At the same time, Pontiac’s days supply was 114, ranging from 82 for the discontinued Grand Prix and 83 for the G6 to industry toppers of 443 for the G5 and 617 for the new G3, according to Automotive News. That means one of three things for Pontiac and those two high-numbered G’s: they are not selling as well as GM hoped; the corporation has deliberately built up their inventories in anticipation of new model introductions, the G3, for example; or has planned production shutdowns for later.
The rumors of extensive temporary GM plant shutdowns for this summer became reality on April 23, as TDB reported. At the end of March, about 767,000 GM vehicles were in U.S. dealer stock, down about 108,000 vehicles (-12%) compared with the same period last year; and down 105,000 vehicles from year-end 2008. However, GM dealers still had roughly 120 days of supply, twice what was once considered normal when industry volumes were at much higher levels. GM says these new cutbacks will help reduce U.S. dealer inventory levels to a level of approximately 525,000 vehicles by the end of July. GM says a “strong selection” of vehicles will remain available for shoppers.
For comparison, consider the days supply for Mercury, Ford’s middle-of-the-market brand: 67 days, ranging from 22 for Grand Marquis to 95 for Mountaineer. Mercury’s car sales in the first quarter were greater than Buick’s, while its trucks were lower. Even Chrysler (82) and Dodge (86) had far lower relative inventories than Pontiac and Buick.
Most importers and transplants, with fewer dealers than domestics and generally longer supply lines, keep more modest inventory levels: for example, Toyota 65, Honda 92, Nissan 62, BMW 51, Daimler 59, Volvo 55, Saab 123, VW 137. You can see that the last two suggest troubled waters for the brands.
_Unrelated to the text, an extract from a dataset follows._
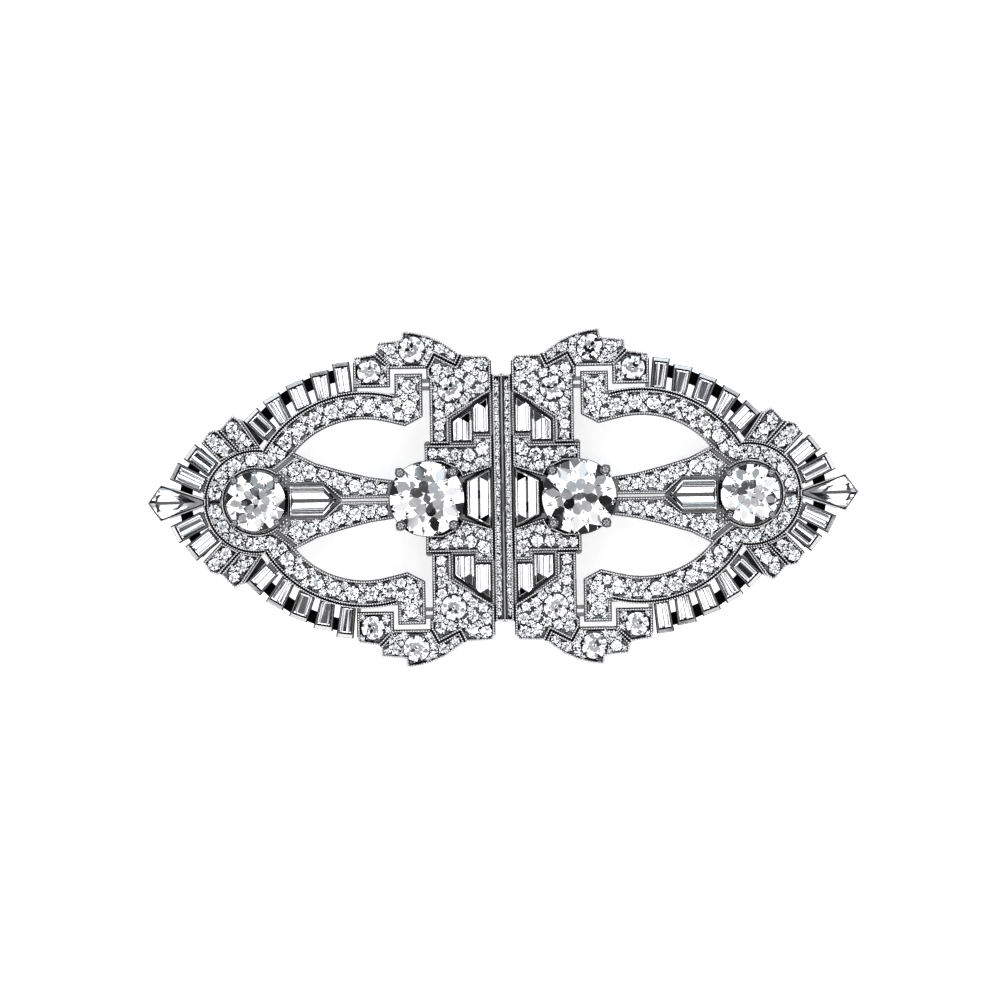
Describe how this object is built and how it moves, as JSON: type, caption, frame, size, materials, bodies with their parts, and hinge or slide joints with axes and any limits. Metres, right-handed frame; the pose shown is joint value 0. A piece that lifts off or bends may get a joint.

Now, a brief comment about dealer counts. Domestic dealer franchises were built up in the early days of the auto industry when reliability was iffy and seemingly every rural crossroad had an automobile dealer, whose origin might well have been a carriage livery or a blacksmith shop. These were local, family-owned and operated businesses, not chains listed on the New York Stock Exchange. In the post-World War II population- and building-boom, metropolitan dealers expanded rapidly into the suburbs before anyone ever heard of Toyotas and Beemers. And once a franchise is granted, it is devilishly hard for a manufacturer to yank it, because at the state level, automobile dealers have great political power. Thus you have an apparent imbalance between domestic and foreign brand dealer franchises, and the reason the once “Big” Detroit Three somehow have to slash metro dealer counts.
As of January 1, 2009, GM had 13,132 franchises, Ford 6,546 and Chrysler LLC 7,819, whereas, for comparison, Toyota had a mere 1,235, Honda 1,029, Nissan 1,065 and the new kid on the block, Hyundai 631.
But those numbers are misleading, because so many of the Detroit-based franchises, as noted, are in small towns. Further, many franchises are “dualed” with even rival brands. GM noted that it had 6,246 “dealers” at the end of 2008, which is different from franchises because of dualing, such as a Pontiac-Buick-GM-Cadillac store. Still, it is easy to see that GM and Chrysler are relatively over-dealered compared to just Ford Motor alone. GM announced it has targeted a dealer count of 3,605 by the end of 2010, a worthy but difficult and potentially costly task.
In another column we’ll take a look at how GM might integrate Pontiac into Buick in order to maintain the link to Pontiac fans. Legal considerations might preclude this. Remember, Pontiac’s time runs out in 20 months, according to GM’s April 27 announcement.